◆ Set exercise: Check every line of the data below for the string "scene", and copy the ones that hold it.
** START OF Data extract **
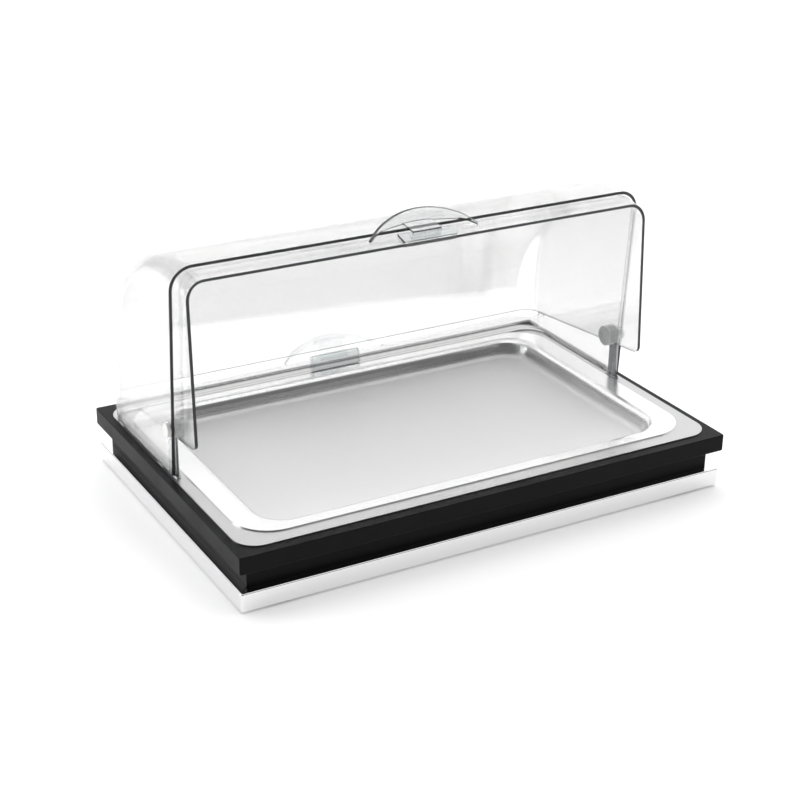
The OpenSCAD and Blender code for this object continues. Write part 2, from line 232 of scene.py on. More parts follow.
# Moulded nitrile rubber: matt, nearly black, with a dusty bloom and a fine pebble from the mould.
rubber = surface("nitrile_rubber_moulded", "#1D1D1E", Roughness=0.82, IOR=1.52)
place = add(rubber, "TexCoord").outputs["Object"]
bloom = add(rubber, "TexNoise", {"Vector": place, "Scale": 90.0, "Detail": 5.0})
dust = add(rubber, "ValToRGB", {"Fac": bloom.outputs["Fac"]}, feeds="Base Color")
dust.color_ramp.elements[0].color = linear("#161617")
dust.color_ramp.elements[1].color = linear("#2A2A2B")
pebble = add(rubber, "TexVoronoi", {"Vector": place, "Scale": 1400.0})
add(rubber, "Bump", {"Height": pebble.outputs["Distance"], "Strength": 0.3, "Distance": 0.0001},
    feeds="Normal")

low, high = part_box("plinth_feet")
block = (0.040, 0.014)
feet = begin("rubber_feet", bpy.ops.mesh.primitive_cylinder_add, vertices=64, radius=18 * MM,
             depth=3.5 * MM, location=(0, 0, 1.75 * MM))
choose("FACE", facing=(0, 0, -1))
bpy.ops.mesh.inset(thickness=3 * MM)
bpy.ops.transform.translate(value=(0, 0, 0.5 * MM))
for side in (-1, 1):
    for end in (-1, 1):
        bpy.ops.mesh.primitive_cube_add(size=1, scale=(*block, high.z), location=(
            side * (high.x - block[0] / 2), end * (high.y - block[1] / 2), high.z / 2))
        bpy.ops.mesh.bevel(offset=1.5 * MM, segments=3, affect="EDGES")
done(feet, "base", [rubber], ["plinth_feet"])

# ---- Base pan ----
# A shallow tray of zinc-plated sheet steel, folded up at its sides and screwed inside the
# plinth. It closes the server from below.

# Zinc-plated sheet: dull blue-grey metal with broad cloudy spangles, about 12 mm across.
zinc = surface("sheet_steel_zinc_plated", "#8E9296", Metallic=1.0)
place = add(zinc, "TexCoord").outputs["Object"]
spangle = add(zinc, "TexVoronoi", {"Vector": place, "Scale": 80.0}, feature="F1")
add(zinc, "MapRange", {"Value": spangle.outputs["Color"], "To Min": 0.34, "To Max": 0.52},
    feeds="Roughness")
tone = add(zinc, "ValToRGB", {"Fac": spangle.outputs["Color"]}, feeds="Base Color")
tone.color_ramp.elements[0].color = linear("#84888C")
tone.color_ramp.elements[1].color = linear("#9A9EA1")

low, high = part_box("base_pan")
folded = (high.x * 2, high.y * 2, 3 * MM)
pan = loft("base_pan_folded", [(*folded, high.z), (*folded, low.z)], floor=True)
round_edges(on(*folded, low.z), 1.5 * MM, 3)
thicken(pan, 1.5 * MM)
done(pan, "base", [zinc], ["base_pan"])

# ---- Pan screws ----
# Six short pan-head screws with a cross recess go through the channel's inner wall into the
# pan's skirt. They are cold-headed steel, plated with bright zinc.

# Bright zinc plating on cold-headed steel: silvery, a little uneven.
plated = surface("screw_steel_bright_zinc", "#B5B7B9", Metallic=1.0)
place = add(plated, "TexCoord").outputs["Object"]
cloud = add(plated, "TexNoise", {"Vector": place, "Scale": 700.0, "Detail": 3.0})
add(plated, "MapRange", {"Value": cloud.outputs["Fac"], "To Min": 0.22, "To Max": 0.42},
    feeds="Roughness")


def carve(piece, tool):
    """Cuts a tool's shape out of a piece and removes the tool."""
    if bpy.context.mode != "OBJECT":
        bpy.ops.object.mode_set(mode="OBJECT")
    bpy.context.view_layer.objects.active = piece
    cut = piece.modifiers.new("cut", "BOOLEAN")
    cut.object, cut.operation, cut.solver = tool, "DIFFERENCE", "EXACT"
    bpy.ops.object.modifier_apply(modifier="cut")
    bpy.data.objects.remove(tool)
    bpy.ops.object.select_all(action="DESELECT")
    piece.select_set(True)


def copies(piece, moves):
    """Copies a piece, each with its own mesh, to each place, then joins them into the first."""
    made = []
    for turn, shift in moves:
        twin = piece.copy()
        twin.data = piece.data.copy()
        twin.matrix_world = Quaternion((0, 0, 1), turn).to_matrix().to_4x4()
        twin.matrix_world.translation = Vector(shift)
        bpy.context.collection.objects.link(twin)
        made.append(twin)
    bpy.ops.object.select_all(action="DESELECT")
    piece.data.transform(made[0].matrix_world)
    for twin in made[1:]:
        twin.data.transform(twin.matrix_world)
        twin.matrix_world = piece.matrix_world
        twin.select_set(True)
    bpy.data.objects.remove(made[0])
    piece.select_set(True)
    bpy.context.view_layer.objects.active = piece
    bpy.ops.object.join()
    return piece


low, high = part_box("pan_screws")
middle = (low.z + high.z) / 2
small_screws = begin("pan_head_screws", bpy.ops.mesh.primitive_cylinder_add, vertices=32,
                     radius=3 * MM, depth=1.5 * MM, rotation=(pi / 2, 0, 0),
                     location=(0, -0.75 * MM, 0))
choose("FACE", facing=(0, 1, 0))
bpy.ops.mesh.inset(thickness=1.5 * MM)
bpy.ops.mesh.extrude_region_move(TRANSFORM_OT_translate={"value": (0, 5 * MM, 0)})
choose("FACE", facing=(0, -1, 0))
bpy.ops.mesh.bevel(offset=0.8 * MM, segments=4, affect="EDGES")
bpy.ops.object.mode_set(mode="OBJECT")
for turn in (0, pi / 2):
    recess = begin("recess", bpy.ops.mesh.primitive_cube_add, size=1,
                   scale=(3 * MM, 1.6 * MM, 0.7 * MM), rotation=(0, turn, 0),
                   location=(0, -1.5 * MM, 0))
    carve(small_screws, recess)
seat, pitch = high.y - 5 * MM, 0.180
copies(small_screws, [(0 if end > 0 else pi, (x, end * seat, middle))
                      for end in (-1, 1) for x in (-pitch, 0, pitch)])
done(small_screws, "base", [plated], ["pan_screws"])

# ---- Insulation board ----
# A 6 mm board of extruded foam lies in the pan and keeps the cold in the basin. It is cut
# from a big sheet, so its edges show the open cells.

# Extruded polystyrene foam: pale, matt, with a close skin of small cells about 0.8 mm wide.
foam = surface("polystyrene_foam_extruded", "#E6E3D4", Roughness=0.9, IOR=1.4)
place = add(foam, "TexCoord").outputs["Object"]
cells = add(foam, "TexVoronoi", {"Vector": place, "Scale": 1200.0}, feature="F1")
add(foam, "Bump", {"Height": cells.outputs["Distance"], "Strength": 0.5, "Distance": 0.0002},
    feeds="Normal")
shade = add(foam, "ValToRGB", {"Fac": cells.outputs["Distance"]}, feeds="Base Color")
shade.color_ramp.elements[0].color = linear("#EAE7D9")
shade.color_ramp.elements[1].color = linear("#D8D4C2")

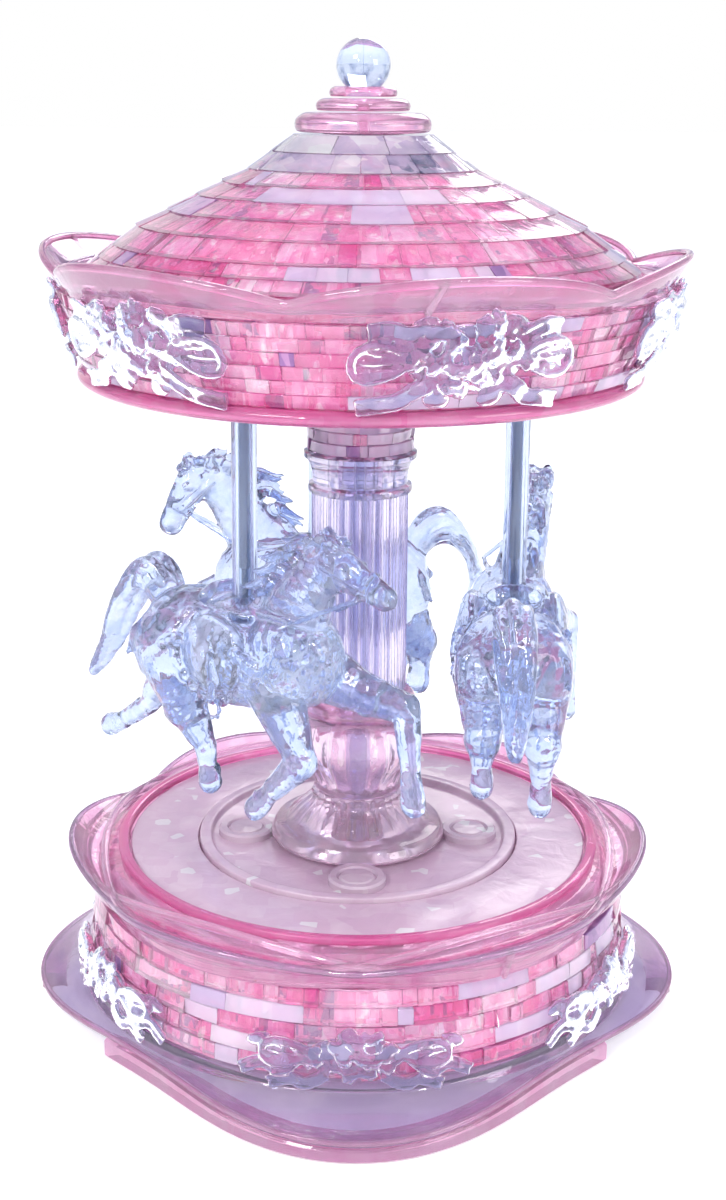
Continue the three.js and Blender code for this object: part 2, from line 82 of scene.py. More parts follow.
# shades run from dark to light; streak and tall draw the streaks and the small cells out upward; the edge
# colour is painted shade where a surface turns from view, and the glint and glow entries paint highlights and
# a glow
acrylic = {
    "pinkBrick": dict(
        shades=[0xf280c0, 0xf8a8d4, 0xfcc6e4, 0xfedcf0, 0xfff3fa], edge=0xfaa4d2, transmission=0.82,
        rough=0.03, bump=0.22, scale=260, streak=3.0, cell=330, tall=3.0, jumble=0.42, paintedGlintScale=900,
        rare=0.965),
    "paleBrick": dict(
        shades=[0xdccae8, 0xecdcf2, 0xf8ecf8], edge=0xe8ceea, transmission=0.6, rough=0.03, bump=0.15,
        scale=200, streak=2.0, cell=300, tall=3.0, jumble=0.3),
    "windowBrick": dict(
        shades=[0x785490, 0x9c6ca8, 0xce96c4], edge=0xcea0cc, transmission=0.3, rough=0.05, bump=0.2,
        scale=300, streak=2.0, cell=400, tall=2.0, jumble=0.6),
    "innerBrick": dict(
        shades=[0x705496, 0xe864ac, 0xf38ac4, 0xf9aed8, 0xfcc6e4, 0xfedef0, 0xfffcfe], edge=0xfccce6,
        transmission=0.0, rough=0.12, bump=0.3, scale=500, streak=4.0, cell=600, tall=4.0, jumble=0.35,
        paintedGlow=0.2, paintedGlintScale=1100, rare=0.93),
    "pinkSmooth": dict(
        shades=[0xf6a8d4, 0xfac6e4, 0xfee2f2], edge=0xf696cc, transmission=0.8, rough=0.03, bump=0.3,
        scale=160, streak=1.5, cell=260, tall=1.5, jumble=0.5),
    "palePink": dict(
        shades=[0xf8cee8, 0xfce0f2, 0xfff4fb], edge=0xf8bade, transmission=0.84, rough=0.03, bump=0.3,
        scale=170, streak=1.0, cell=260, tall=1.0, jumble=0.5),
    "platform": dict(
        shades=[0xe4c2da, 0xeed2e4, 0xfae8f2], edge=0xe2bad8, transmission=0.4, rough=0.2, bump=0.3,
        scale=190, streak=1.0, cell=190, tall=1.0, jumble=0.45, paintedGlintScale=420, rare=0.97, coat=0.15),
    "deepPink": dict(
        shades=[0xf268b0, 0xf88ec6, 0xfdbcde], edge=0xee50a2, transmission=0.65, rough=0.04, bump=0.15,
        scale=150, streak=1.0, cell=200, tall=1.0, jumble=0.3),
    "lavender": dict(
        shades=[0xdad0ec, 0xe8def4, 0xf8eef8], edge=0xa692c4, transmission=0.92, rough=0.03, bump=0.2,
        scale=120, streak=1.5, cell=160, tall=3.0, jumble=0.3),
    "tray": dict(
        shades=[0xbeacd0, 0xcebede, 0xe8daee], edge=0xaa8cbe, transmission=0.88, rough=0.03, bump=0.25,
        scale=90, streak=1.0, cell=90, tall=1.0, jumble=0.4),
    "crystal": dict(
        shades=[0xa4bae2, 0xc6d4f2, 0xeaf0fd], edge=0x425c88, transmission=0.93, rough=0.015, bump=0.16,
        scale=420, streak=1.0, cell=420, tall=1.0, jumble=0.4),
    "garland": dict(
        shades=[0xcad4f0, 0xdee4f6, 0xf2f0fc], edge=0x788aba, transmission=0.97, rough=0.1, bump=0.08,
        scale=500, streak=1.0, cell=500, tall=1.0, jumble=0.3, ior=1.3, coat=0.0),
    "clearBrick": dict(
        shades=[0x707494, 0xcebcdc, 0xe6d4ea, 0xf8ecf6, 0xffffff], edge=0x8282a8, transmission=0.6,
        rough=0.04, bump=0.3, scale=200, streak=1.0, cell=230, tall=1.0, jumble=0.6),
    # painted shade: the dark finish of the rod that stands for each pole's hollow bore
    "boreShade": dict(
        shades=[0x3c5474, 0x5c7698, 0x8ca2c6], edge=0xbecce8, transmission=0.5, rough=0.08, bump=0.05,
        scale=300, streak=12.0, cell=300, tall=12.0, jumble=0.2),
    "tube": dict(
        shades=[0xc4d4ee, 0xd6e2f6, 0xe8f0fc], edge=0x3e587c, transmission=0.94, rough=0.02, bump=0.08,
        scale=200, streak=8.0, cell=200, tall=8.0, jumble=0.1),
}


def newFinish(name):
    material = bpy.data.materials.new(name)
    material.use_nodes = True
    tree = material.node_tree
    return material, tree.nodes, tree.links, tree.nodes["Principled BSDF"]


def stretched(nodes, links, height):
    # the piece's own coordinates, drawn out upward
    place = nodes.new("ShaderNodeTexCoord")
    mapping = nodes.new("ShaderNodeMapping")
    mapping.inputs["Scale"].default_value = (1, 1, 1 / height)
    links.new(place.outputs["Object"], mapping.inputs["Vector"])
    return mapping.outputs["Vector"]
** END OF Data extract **
◆ Exercise solution:
The OpenSCAD and Blender code for this object continues. Write part 2, from line 232 of scene.py on. More parts follow.
Continue the three.js and Blender code for this object: part 2, from line 82 of scene.py. More parts follow.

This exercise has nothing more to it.